По этим вопросам состоялась весьма оживлённая дискуссия, которой руководил Лоренц с присущей ему откровенностью и сдержанностью, стремясь вести её в плодотворном направлении. Большие трудности для согласованного обсуждения эпистемологических проблем создавала неясность терминологии. Эту ситуацию юмористически отразил Эренфест, выписав на доске цитату из библии, в которой описывалось смешение языков, нарушившее строительство Вавилонской башни.
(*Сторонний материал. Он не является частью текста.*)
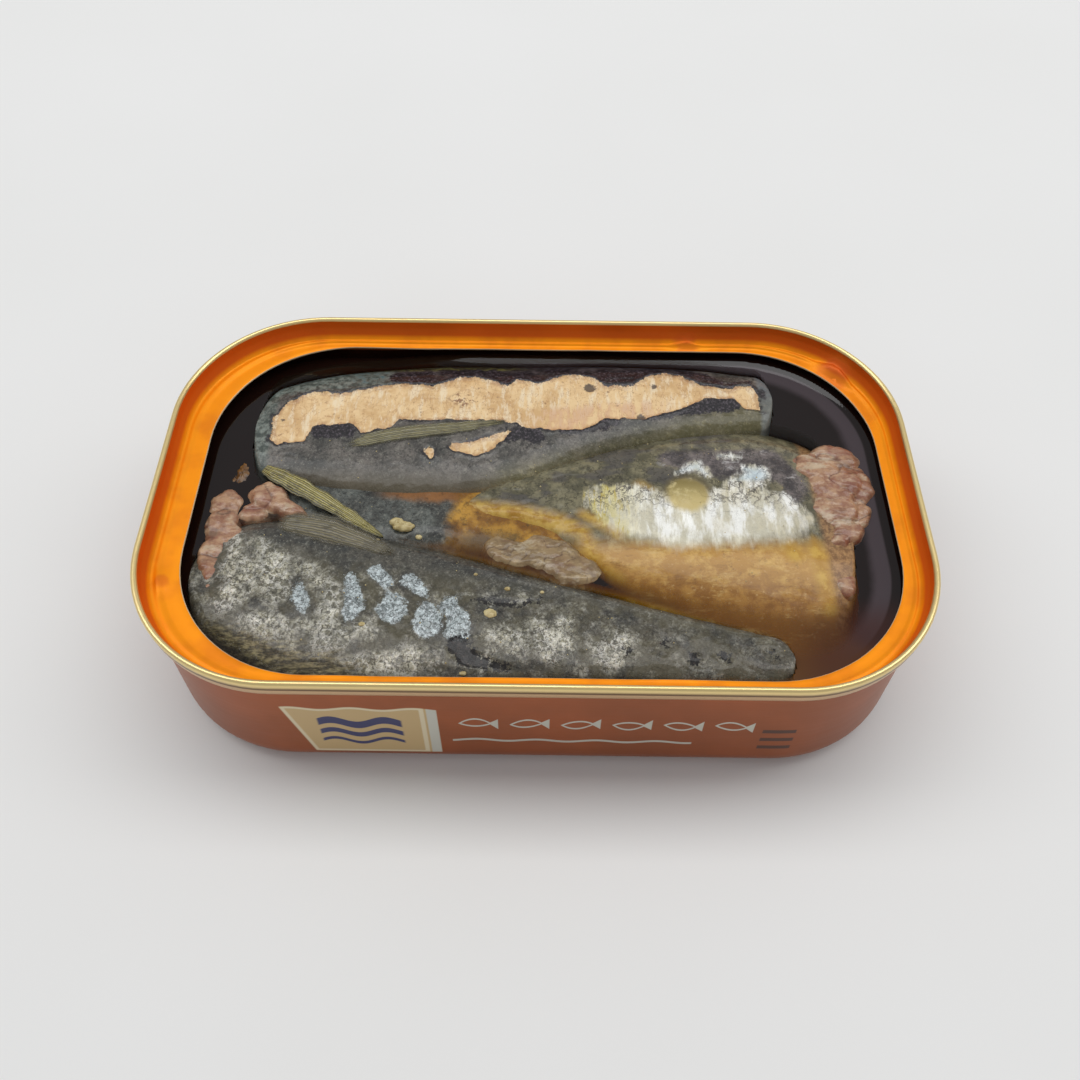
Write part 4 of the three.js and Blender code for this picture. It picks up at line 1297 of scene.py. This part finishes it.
def make_crumbs(fish):
    pale = crumb_finish("pale_crumb", (200, 184, 134), (164, 144, 92))
    garlic = [(-18.4, -4.2, 18.6, (1.5, 0.85, 0.6)), (-19.4, -3.6, 18.7, (1, 0.75, 0.6))]
    dress(crumb_object("garlic_piece", garlic), "garlic", pale, "garlic_bit")
    brown = crumb_finish("brown_bit", (120, 84, 40), (58, 34, 20))
    chilli = [(-42.4, 5.2, 17.4, (1.2, 2.6, 1.1)), (-43.2, 4.2, 17.3, (0.9, 1.7, 0.9))]
    dress(crumb_object("brown_piece", chilli), "chilli", brown, "chilli_bit")
    random = np.random.default_rng(CRUMB_SEED)
    small = [(x, y, surface_z(x, y) + 0.02, (r, r * 0.8, r * 0.6)) for x, y, r in CRUMB_SPOTS]
    for x, y, r in CREAM_SCRAPS:
        small.append((x, y, surface_z(x, y) - 0.05, (r, r * 0.8, r * 0.35)))
    for _ in range(CRUMB_TRIES):
        x, y = random.uniform(-40, 38), random.uniform(-26, 12)
        height = surface_z(x, y)
        if height > OIL_Z - 0.3:
            r = random.uniform(0.05, 0.12)
            small.append((x, y, height + 0.02, (r, r, r * 0.7)))
    dress(crumb_object("pale_crumbs", small), "garlic", pale)


# Oil

OIL_SPACING = 0.35
OIL_HALF = (50.6, 30.3)  # half the length and half the width of the sheet
OIL_UNDER_SKIN = 0.3  # how far the sheet runs on inside the fish
OIL_UNDER_LEDGE = 2.2  # how far it runs on under the ledge


def oil_height(x, y, bed, oil):
    """The oil's surface: level, and higher where it clings to the ring and to the fish."""
    wall = np.maximum(wall_distance(x, y), 0)
    rise = oil.rise / MM * np.exp(-wall / (oil.reach / MM)) * (0.1 + 0.6 * smooth(x, -26, -8))
    cling = 0.08 * np.exp(np.clip(bed - OIL_Z, -20, 0) / 0.9)
    return OIL_Z - 0.15 + rise + cling + 0.02 * ripple(x, y, 6, 301)


def oil_finish(oil):
    """Clear amber where it is thin, near black where it is deep, with a painted greyish reflection near the
    ring.
    """
    kit = Finish("dark_oil")
    x, y, _ = kit.axes()
    depth = kit.attribute("depth")
    edge = kit.attribute("edge")
    murk = kit.noise(4, 3, 0.6)
    amber = kit.step(x + (murk - 0.5) * 6, -22, -12) * kit.step(y - x * 0.2, 9, 5)
    amber = amber * kit.step(y, -27.6, -26.4)
    amber = amber * (1 - kit.step(x, 26, 31) * kit.step(y, 0, 4))
    thin = kit.mix((34, 29, 24), oil.thin, amber)
    base = kit.blend(thin, kit.mix((30, 24, 18), oil.mid, amber), depth + (murk - 0.5) * 0.5, 0.2, 1.8)
    gap = kit.step(x, 16, 24) * kit.step(y, -12, -16) * kit.step(x + y, 24, 18)
    base.lay((120, 76, 26), gap * 0.8)
    base.lay(oil.deep, kit.step(depth + (murk - 0.5) * 0.8, 1.4, 4.5) * (1 - gap * 0.6))
    # Painted reflection: a grey-violet band a little way in from the ring, towards the right and the back.
    film_and_sheen = kit.step(edge, 0.9, 1.3) * kit.step(edge + (murk - 0.5) * 0.8, 4.2, 2.6)
    film_and_sheen = film_and_sheen * kit.step(x + y * 0.9, 14, 30)
    base.lay((74, 64, 68), film_and_sheen * 0.8)
    red_brown = kit.step(x, 32, 38) * kit.step(y, -14, -20)
    base.lay((66, 28, 18), red_brown * 0.6)
    alpha = kit.step(depth, -0.1, 1.2) * 0.45 + kit.step(depth, 0.5, 4.5) * 0.55
    return kit.close(base_color=base, roughness=0.05, alpha=alpha, ior=1.45)


def make_oil(oil):
    across, along = (np.arange(-half, half + OIL_SPACING, OIL_SPACING) for half in OIL_HALF)
    x, y = np.meshgrid(across, along, indexing="ij")
    bed = np.maximum.reduce([fish.height(x, y) for fish in FISH.values()])
    bed = np.maximum(bed, FLOOR_Z)
    z = oil_height(x, y, bed, oil)
    room = wall_distance(x, y)
    wet = (bed < z + OIL_UNDER_SKIN) & (room > -OIL_UNDER_LEDGE)
    shown = wet[:-1, :-1] & wet[1:, :-1] & wet[1:, 1:] & wet[:-1, 1:]
    piece = relief_object("oil_surface", x, y, z, shown, depth=np.clip(z - bed, 0, 12), edge=room)
    return dress(piece, "oil", oil_finish(oil), "oil")


# Stage

CAMERA_PLACE = (0.000688, -0.092188, 0.137786)
CAMERA_AIM = (-0.00111, 0.58505, -0.811)
CAMERA_ROLL = 0.01162
CAMERA_LENS = 35.64
CAMERA_SENSOR = 36
CAMERA_NEAR = 0.005
FLOOR_REACH = 900
ROOM_COLOUR = (0.93, 0.96, 1, 1)
# Each light's place, what it points at, and its size
SOFT_BOX = ((0, 0.235, 1), (0, 0.235, 0), (3.2, 0.5))
WINDOW = ((0.5, 1.2, 0.5), (0, 0, 0.02), (0.9, 0.3))
WINDOW_SHARE = 0.05  # the window's power, as a share of the soft box's


def make_camera():
    camera = bpy.data.objects.new("camera", bpy.data.cameras.new("camera"))
    camera.data.lens = CAMERA_LENS
    camera.data.sensor_width = CAMERA_SENSOR
    camera.data.clip_start = CAMERA_NEAR
    camera.location = CAMERA_PLACE
    aim = Vector(CAMERA_AIM).to_track_quat("-Z", "Y")
    camera.rotation_mode = "QUATERNION"
    camera.rotation_quaternion = aim @ Quaternion((0, 0, 1), CAMERA_ROLL)
    bpy.context.scene.collection.objects.link(camera)
    bpy.context.scene.camera = camera


def make_light(name, place, target, size, power):
    light = bpy.data.lights.new(name, "AREA")
    light.shape = "RECTANGLE"
    light.size, light.size_y = size
    light.energy = power
    made = bpy.data.objects.new(name, light)
    made.location = place
    made.rotation_mode = "QUATERNION"
    made.rotation_quaternion = (Vector(target) - Vector(place)).to_track_quat("-Z", "Y")
    bpy.context.scene.collection.objects.link(made)


def floor_finish(stage):
    kit = Finish("pale_floor")
    cloud = kit.noise(60, 2)
    base = kit.mix(stage.floor, (233, 232, 229), cloud)
    return kit.close(base_color=base, roughness=0.6, specular_ior_level=0.2)


def make_stage(stage):
    ends = (-FLOOR_REACH, FLOOR_REACH)
    floor = grid_object("floor", np.array([[(x, y, 0) for x in ends] for y in ends]))
    floor.data.materials.append(floor_finish(stage))
    world = bpy.data.worlds.new("room")
    world.use_nodes = True
    background = world.node_tree.nodes["Background"]
    background.inputs["Color"].default_value = ROOM_COLOUR
    background.inputs["Strength"].default_value = stage.sky
    bpy.context.scene.world = world
    make_light("soft_box", *SOFT_BOX, stage.soft_box)
    make_light("window", *WINDOW, stage.soft_box * WINDOW_SHARE)
    bpy.context.scene.view_settings.view_transform = "Standard"
    make_camera()


# Operators and panel


def build(context, group, maker):
    """Runs a maker with its settings. An error in it goes on up and stops the script."""
    maker(getattr(context.scene, group))
    return {"FINISHED"}


class SARDINE_OT_can(bpy.types.Operator):
    """Build the drawn can with its printed side"""

    bl_idname = "sardine.can"
    bl_label = "Can"

    def execute(self, context):
        return build(context, "tin_settings", make_can)


class SARDINE_OT_ring(bpy.types.Operator):
    """Build the seamed ring that the lid leaves"""

    bl_idname = "sardine.ring"
    bl_label = "Ring"

    def execute(self, context):
        return build(context, "tin_settings", make_ring)


class SARDINE_OT_fish(bpy.types.Operator):
    """Build the four fish with their skins"""

    bl_idname = "sardine.fish"
    bl_label = "Fish"

    def execute(self, context):
        return build(context, "fish_settings", make_fish)


class SARDINE_OT_flesh(bpy.types.Operator):
    """Build the torn flesh of the necks and the loose chunk"""

    bl_idname = "sardine.flesh"
    bl_label = "Flesh"

    def execute(self, context):
        return build(context, "fish_settings", make_flesh)


class SARDINE_OT_fins(bpy.types.Operator):
    """Build the loose fins"""

    bl_idname = "sardine.fins"
    bl_label = "Fins"

    def execute(self, context):
        return build(context, "fish_settings", make_fins)


class SARDINE_OT_crumbs(bpy.types.Operator):
    """Build the garlic, the brown bit and the crumbs"""

    bl_idname = "sardine.crumbs"
    bl_label = "Crumbs"

    def execute(self, context):
        return build(context, "fish_settings", make_crumbs)


class SARDINE_OT_oil(bpy.types.Operator):
    """Build the surface of the oil"""

    bl_idname = "sardine.oil"
    bl_label = "Oil"

    def execute(self, context):
        return build(context, "oil_settings", make_oil)


class SARDINE_OT_stage(bpy.types.Operator):
    """Build the floor, the lights and the camera"""

    bl_idname = "sardine.stage"
    bl_label = "Stage"

    def execute(self, context):
        return build(context, "stage_settings", make_stage)


OPERATORS = (
    SARDINE_OT_can,
    SARDINE_OT_ring,
    SARDINE_OT_fish,
    SARDINE_OT_flesh,
    SARDINE_OT_fins,
    SARDINE_OT_crumbs,
    SARDINE_OT_oil,
    SARDINE_OT_stage,
)


class SARDINE_PT_panel(bpy.types.Panel):
    """Lists the pieces in the order they are built"""

    bl_idname = "SARDINE_PT_panel"
    bl_label = "Sardine Tin"
    bl_space_type = "VIEW_3D"
    bl_region_type = "UI"
    bl_category = "Sardine Tin"

    def draw(self, context):
        for operator in OPERATORS:
            self.layout.operator(operator.bl_idname)


def register():
    for name, group in SETTINGS.items():
        bpy.utils.register_class(group)
        setattr(bpy.types.Scene, name, PointerProperty(type=group))
    for operator in OPERATORS:
        bpy.utils.register_class(operator)
    bpy.utils.register_class(SARDINE_PT_panel)


def unregister():
    bpy.utils.unregister_class(SARDINE_PT_panel)
    for operator in reversed(OPERATORS):
        bpy.utils.unregister_class(operator)
    for name, group in SETTINGS.items():
        delattr(bpy.types.Scene, name)
        bpy.utils.unregister_class(group)


def main():
    register()
    for operator in OPERATORS:
        group, name = operator.bl_idname.split(".")
        getattr(getattr(bpy.ops, group), name)()


if __name__ == "__main__":
    main()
Начавшийся на заседании обмен мнениями оживлённо продолжался и по вечерам в небольших группах. Наиболее приятной для меня была возможность вести долгие беседы с Эйнштейном и Эренфестом. Эйнштейн принципиально возражал против отказа от детерминистического описания; он оспаривал наши аргументы, допуская возможность более точного учёта взаимодействия между атомными объектами и измерительными приборами. Наши доводы, обосновывающие безнадёжность этой перспективы, не убедили Эйнштейна, и он вновь вернулся к этой проблеме на следующем конгрессе. Однако эти дискуссии вызвали дальнейшие исследования проблем анализа и синтеза в квантовой физике, а также их аналогов в других областях человеческого знания, в которых обычная терминология привлекает внимание к условиям, при которых производится опыт.
VI
На конгрессе 1930 г. впервые председательствовал Ланжевен. Лоренца уже не было в живых. Ланжевен сказал несколько слов о потере, понесённой Сольвеевским институтом вследствие кончины Эрнста Сольвея, чья инициатива и великодушие позволили создать институт. Президент подробно обрисовал, как замечательно Лоренц руководил всеми предыдущими Сольвеевскими конгрессами и с какой огромной энергией продолжал он свои блестящие научные исследования до последних дней.
Темой конгресса были магнитные свойства вещества, для понимания которых сам Ланжевен сделал столь важный вклад и экспериментальное изучение которых значительно расширилось как раз в те годы, особенно благодаря исследованиям Вейсса и его школы.
Конгресс открылся докладом Зоммерфельда о магнетизме и спектроскопии; в этом докладе он, в частности, обсуждал те сведения о моменте импульса и магнитных моментах, которые были получены из исследований электронной структуры атомов, позволившей объяснить таблицу Менделеева. Что касается интересного пункта с своеобразной вариации магнитных моментов в семействе редкоземельных элементов, то Ван-Флек доложил о последних результатах и их теоретической интерпретации. Ферми сделал доклад о магнитных моментах атомных ядер, для которых, как это впервые подчеркнул Паули, следовало выяснить причину появления сверхтонкой структуры спектральных линий.
Общий обзор быстро возрастающих экспериментальных данных о магнитных свойствах вещества был сделан в докладах Кабреры и Вейсса, которые рассмотрели уравнение состояния ферромагнитных материалов, охватывающее скачкообразные изменения свойств таких веществ при определённых температурах, аналогичных точке Кюри. Несмотря на более ранние попытки установления связи таких эффектов, особенно путём введения Вейссом внутреннего магнитного поля, обусловливающего ферромагнитное состояние, ключ к пониманию этих явлений был найден лишь недавно Гейзенбергом. Гейзенберг провел оригинальное сопоставление упорядочения электронных спинов в ферромагнитных веществах с квантовой статистикой, управляющей свойствами симметрии волновых функций, ответственных за химическую связь в теории молекулярных соединений Гайтлера и Лондона.